>> begin Collected data
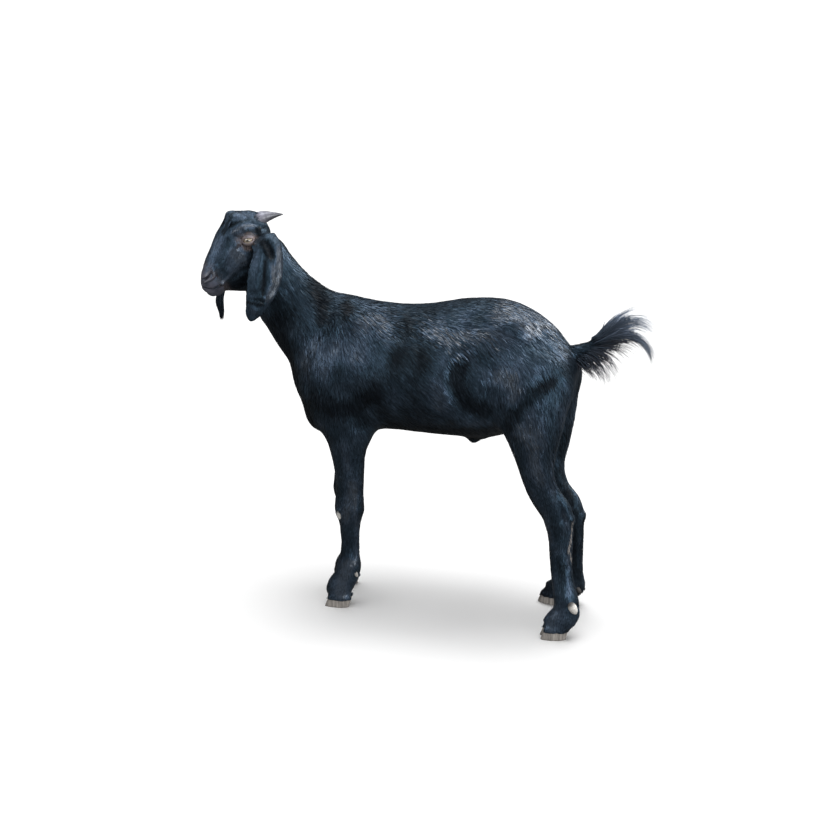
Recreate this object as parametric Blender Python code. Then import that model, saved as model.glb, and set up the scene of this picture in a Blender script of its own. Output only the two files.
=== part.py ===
"""A standing goat as a still, life-size model, built from named solids.

Metres, +Z up. The head points along -X and the goat's left side faces -Y. The origin lies on the
floor under the middle of the model. The body is lofted in one piece and parted by thin cuts.
"""
import math

import bmesh
import bpy
import numpy as np
from mathutils import Matrix, Vector

# ---------------------------------------------------------------- driving dimensions
GAP = 0.0003                      # clearance between pieces that touch
LEFT, RIGHT = -1.0, 1.0           # sign of Y on each side of the animal

BODY_VOXEL = 0.004                # grain of the blended body
HEAD_VOXEL = 0.0025               # grain of the blended head
BODY_TRIANGLES = 3600
HEAD_TRIANGLES = 1800
BODY_ROUNDS = 170                 # rounds of smoothing over the blended masses
HEAD_ROUNDS = 40

HEAD_ORIGIN = Vector((-0.400, -0.020, 0.775))   # between the ears, inside the skull
HEAD_TURN = math.radians(32.0)                  # towards the goat's left
HEAD_ROLL = 0.09                                # rise of the left side for each unit sideways
EYE_RADIUS = 0.0125

HOOF_LENGTH = 0.054
HOOF_HEIGHT = 0.025
HEEL_CLEARANCE = 0.004            # the soft heels end this far above the floor
CLAW_WIDTH = 0.0195
CLAW_SPREAD = 0.0108              # from the foot's middle to the middle of each claw

HEAD_FORWARD = Vector((-math.cos(HEAD_TURN), -math.sin(HEAD_TURN), 0.0))
HEAD_LEFT = Vector((math.sin(HEAD_TURN), -math.cos(HEAD_TURN), HEAD_ROLL)).normalized()
UP = Vector((0.0, 0.0, 1.0))
FORWARD = Vector((-1.0, 0.0, 0.0))


def head_point(forward, height, lateral=0.0):
    """A point given from the skull's middle: ahead of it, above it and to its left."""
    return HEAD_ORIGIN + HEAD_FORWARD * forward + UP * height + HEAD_LEFT * lateral


# ---------------------------------------------------------------- mesh helpers
def mesh_object(name, bm):
    """Turn a bmesh into an object of the scene."""
    mesh = bpy.data.meshes.new(name)
    bmesh.ops.recalc_face_normals(bm, faces=bm.faces)
    bm.to_mesh(mesh)
    bm.free()
    obj = bpy.data.objects.new(name, mesh)
    bpy.context.collection.objects.link(obj)
    return obj


def apply_modifiers(obj):
    """Replace the object's mesh by what its modifiers make of it."""
    graph = bpy.context.evaluated_depsgraph_get()
    mesh = bpy.data.meshes.new_from_object(obj.evaluated_get(graph))
    obj.modifiers.clear()
    obj.data = mesh
    return obj


def boolean(obj, cutter, operation):
    """Cut obj by cutter, or keep what both share. The cutter is used up."""
    modifier = obj.modifiers.new("cut", "BOOLEAN")
    modifier.operation = operation
    modifier.solver = "EXACT"
    modifier.object = cutter
    apply_modifiers(obj)
    bpy.data.objects.remove(cutter)
    return obj


def duplicate(obj, name):
    """An independent copy of an object."""
    copy = obj.copy()
    copy.data = obj.data.copy()
    copy.name = name
    bpy.context.collection.objects.link(copy)
    return copy


def inflated(obj, distance):
    """A copy of the object, grown by a distance along its normals."""
    copy = duplicate(obj, obj.name + "_grown")
    modifier = copy.modifiers.new("grow", "DISPLACE")
    modifier.strength = distance
    modifier.mid_level = 0.0
    return apply_modifiers(copy)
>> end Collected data
• _Set task_
Give the data again, exactly as it stands.

• _Result of this exercise_
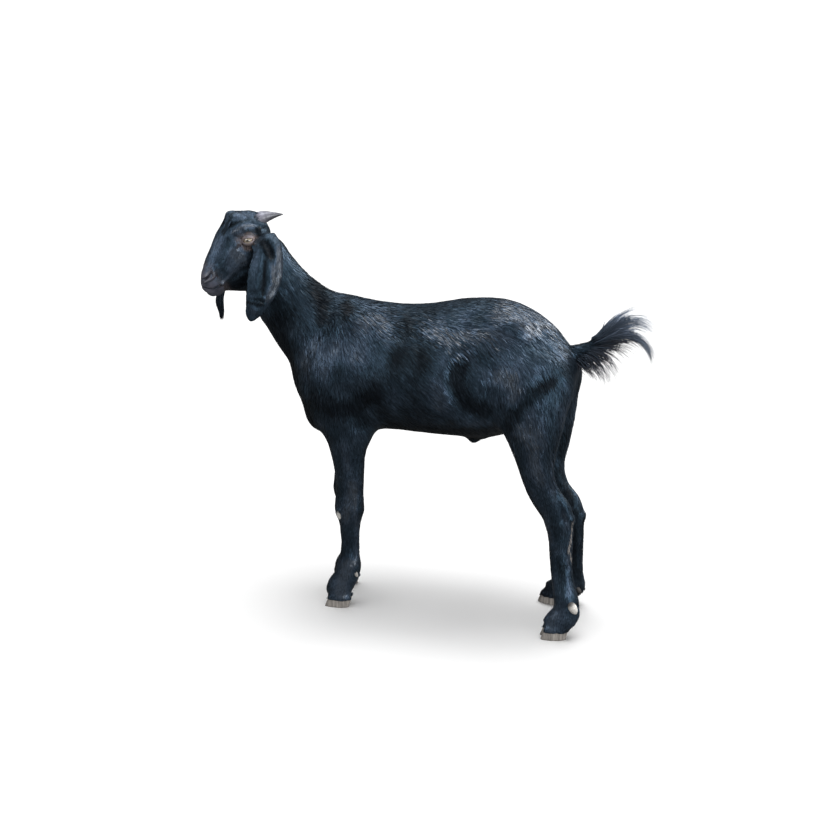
Recreate this object as parametric Blender Python code. Then import that model, saved as model.glb, and set up the scene of this picture in a Blender script of its own. Output only the two files.
=== part.py ===
"""A standing goat as a still, life-size model, built from named solids.

Metres, +Z up. The head points along -X and the goat's left side faces -Y. The origin lies on the
floor under the middle of the model. The body is lofted in one piece and parted by thin cuts.
"""
import math

import bmesh
import bpy
import numpy as np
from mathutils import Matrix, Vector

# ---------------------------------------------------------------- driving dimensions
GAP = 0.0003                      # clearance between pieces that touch
LEFT, RIGHT = -1.0, 1.0           # sign of Y on each side of the animal

BODY_VOXEL = 0.004                # grain of the blended body
HEAD_VOXEL = 0.0025               # grain of the blended head
BODY_TRIANGLES = 3600
HEAD_TRIANGLES = 1800
BODY_ROUNDS = 170                 # rounds of smoothing over the blended masses
HEAD_ROUNDS = 40

HEAD_ORIGIN = Vector((-0.400, -0.020, 0.775))   # between the ears, inside the skull
HEAD_TURN = math.radians(32.0)                  # towards the goat's left
HEAD_ROLL = 0.09                                # rise of the left side for each unit sideways
EYE_RADIUS = 0.0125

HOOF_LENGTH = 0.054
HOOF_HEIGHT = 0.025
HEEL_CLEARANCE = 0.004            # the soft heels end this far above the floor
CLAW_WIDTH = 0.0195
CLAW_SPREAD = 0.0108              # from the foot's middle to the middle of each claw

HEAD_FORWARD = Vector((-math.cos(HEAD_TURN), -math.sin(HEAD_TURN), 0.0))
HEAD_LEFT = Vector((math.sin(HEAD_TURN), -math.cos(HEAD_TURN), HEAD_ROLL)).normalized()
UP = Vector((0.0, 0.0, 1.0))
FORWARD = Vector((-1.0, 0.0, 0.0))


def head_point(forward, height, lateral=0.0):
    """A point given from the skull's middle: ahead of it, above it and to its left."""
    return HEAD_ORIGIN + HEAD_FORWARD * forward + UP * height + HEAD_LEFT * lateral


# ---------------------------------------------------------------- mesh helpers
def mesh_object(name, bm):
    """Turn a bmesh into an object of the scene."""
    mesh = bpy.data.meshes.new(name)
    bmesh.ops.recalc_face_normals(bm, faces=bm.faces)
    bm.to_mesh(mesh)
    bm.free()
    obj = bpy.data.objects.new(name, mesh)
    bpy.context.collection.objects.link(obj)
    return obj


def apply_modifiers(obj):
    """Replace the object's mesh by what its modifiers make of it."""
    graph = bpy.context.evaluated_depsgraph_get()
    mesh = bpy.data.meshes.new_from_object(obj.evaluated_get(graph))
    obj.modifiers.clear()
    obj.data = mesh
    return obj


def boolean(obj, cutter, operation):
    """Cut obj by cutter, or keep what both share. The cutter is used up."""
    modifier = obj.modifiers.new("cut", "BOOLEAN")
    modifier.operation = operation
    modifier.solver = "EXACT"
    modifier.object = cutter
    apply_modifiers(obj)
    bpy.data.objects.remove(cutter)
    return obj


def duplicate(obj, name):
    """An independent copy of an object."""
    copy = obj.copy()
    copy.data = obj.data.copy()
    copy.name = name
    bpy.context.collection.objects.link(copy)
    return copy


def inflated(obj, distance):
    """A copy of the object, grown by a distance along its normals."""
    copy = duplicate(obj, obj.name + "_grown")
    modifier = copy.modifiers.new("grow", "DISPLACE")
    modifier.strength = distance
    modifier.mid_level = 0.0
    return apply_modifiers(copy)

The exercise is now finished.